The consul general was plainly going for a win-win situation. He kept on saying: "Look now, consider both sides of the equation, try to look at things fairly", in an effort to appeal to the sense of fairness, justice and equality.

Nothing puts me off more than a person whom I consider to be working from a wrong basic assumption. Looking at both sides of the equation does not have anything to do with fairness or justice or equality.

My Compton’s Multimedia Home Library CD defines equation as "a statement of equality between two quantities, as shown by the equal sign (=)." That is silly. If two quantities are indeed equal, absolutely equal as shown by the equal sign (=), then you could not be referring to two quantities. It has to be the same quantity, the same entity.

An equation is not even trying to equate one entity to another entity. An equation is a statement of the absolute uniqueness of a single entity, or the absolute state of the unity, difference, multiplicity, division of several elements that you combine into a single entity. It is absolute. There are no two sides here. And it certainly does not make any sense to consider two sides.

What about two men being equal, you say?

Give yourself a break. Two men will never be equal.

This is the very premise why the death of one American can send intelligent missiles raining down on peoples of another country while the massacre of an entire nation in Rwanda will hardly merit a yawn from the couch potato. This is the very premise behind the structure and functioning of a United Nations Security Council that all of the free world accept as legitimate.

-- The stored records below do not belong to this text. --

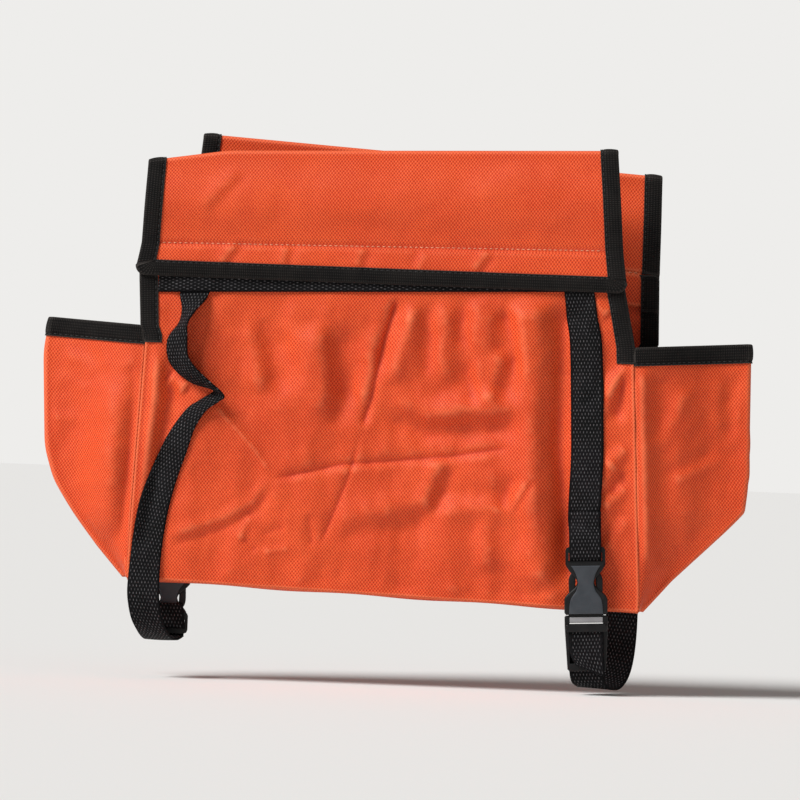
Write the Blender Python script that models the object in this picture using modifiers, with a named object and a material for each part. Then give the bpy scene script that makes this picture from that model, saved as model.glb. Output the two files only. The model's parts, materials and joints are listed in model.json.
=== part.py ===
"""Electrician tool pouch: an open-topped cloth pouch whose two walls end in folded sleeves, with bound
edges, two webbing straps and two side-release buckles.

Metres, +Z up. The origin is the middle of the bottom, and the front wall faces -Y. Heights and widths
are written in millimetres and turned into metres where a mesh or an object is made. "Left" and "right"
are as seen from in front of the pouch.
"""

import math

import bmesh
import bpy
from mathutils import Matrix, Vector

MM = 0.001

# Cloth and tape, in millimetres
CLOTH = 1.0
TAPE = 0.8
GAP = 0.3
BINDING_LEG = 13.0
WEBBING = 1.4
WEBBING_WIDTH = 25.0
TOP_TAPE = 1.2
TOP_TAPE_WIDTH = 25.0

# Half the depth of the pouch at its bottom, at the notch beside the ears, and at the folds
BOTTOM_DEPTH, NOTCH_DEPTH, FOLD_DEPTH = 20.0, 30.0, 26.0
# Heights above which the walls spread, stand widest apart, and end
CORNER_HEIGHT, NOTCH_HEIGHT, FOLD_HEIGHT = 6.0, 190.0, 350.0
# The bottom edge rises this much for each millimetre to the right
BOTTOM_SLOPE = -0.03
HALF_WIDTH = 200.0
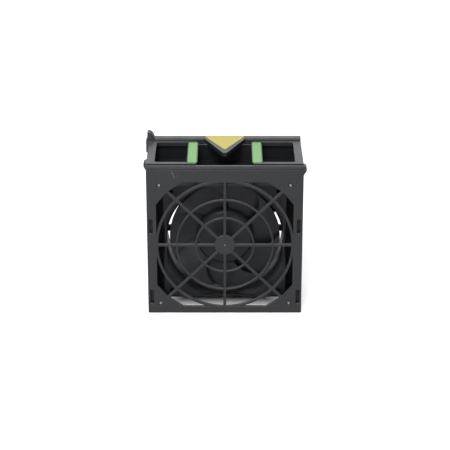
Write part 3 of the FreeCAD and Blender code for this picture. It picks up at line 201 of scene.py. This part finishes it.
FINISHES = {
    "latch_plastic": moulded("charcoal_acetal", "#1b1c1f", "#202124", (0.34, 0.42), bump=0.06),
    # printed polyester film: even, with a satin lacquer
    "yellow_inlay": moulded("yellow_film", "#c2b435", "#c8bb3c", (0.42, 0.5), bump=0.04),
    # soft-touch moulded pad, chalky green
    "green_pad": moulded("green_elastomer", "#86b978", "#8dc07f", (0.6, 0.72)),
    # glass-filled PBT of the fan: near black, with a faint fibre mottle
    "fan_plastic": moulded("black_pbt", "#161719", "#1a1b1d", (0.5, 0.58), cloud_mm=9.0, ior=1.28),
    "impeller_plastic": moulded("black_pbt_gloss", "#1c1d20", "#212225", (0.36, 0.42), bump=0.06,
                                ior=1.25),
    "mount_rubber": moulded("black_rubber", "#161616", "#1c1c1c", (0.7, 0.85), bump=0.3),
    "magnet": moulded("bonded_ferrite", "#2a2826", "#32302d", (0.6, 0.75)),
    "nylon": moulded("natural_nylon", "#d6d2c2", "#e0dccd", (0.4, 0.5)),
    "board": moulded("solder_mask", "#1d4d2b", "#225833", (0.25, 0.35), bump=0.05),
    "chip_plastic": moulded("moulded_epoxy", "#1a1a1a", "#222222", (0.5, 0.6)),
    "connector_plastic": moulded("black_lcp", "#1c1c1d", "#232324", (0.42, 0.55)),
    # metals: their colour is the mirror tint, and the grain is the machining
    "spring_steel": moulded("drawn_wire", "#b4b4b2", "#c2c2c0", (0.25, 0.35), metallic=1.0),
    "ground_steel": moulded("ground_steel", "#c4c5c7", "#cfd0d2", (0.18, 0.28), metallic=1.0),
    "zinc_steel": moulded("zinc_plate", "#b0b3b8", "#bcbfc3", (0.3, 0.42), metallic=1.0),
    "brass": moulded("turned_brass", "#96773c", "#a18244", (0.25, 0.35), metallic=1.0),
    "copper_wire": moulded("enamelled_copper", "#a85f38", "#b46a42", (0.25, 0.35), metallic=1.0),
    "contact_metal": moulded("gold_flash", "#cfa95c", "#dab768", (0.2, 0.3), metallic=1.0),
}
# (x, z) of both ends in mm, width in mm, depth: one long scratch and two short ones
SCRATCHES = [((-54.6, 154.0), (-51.6, 151.2), 0.9, 0.10),
             ((-51.9, 152.0), (-48.0, 141.5), 1.1, 0.32),
             ((-45.2, 149.5), (-46.1, 142.5), 1.0, 0.09)]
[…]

You can of course try to treat two men equally, yes, to try to compensate for the inequalities.

And when one talks about inequalities, "Look now, consider both sides of the inequality", then one is making sense.

Inequalities are after all what life is all about, what constantly move and shift things around, up and down, left and right, forward and backward, in and out.

The laws of the universe can be more appreciated not by their tendency to maintain equilibrium and order but by their propensity to cause and to effect inertia and chaos.

So it came to pass on that night that my mind was paying more attention to the grand laws of the universe than to the political bargaining on the table.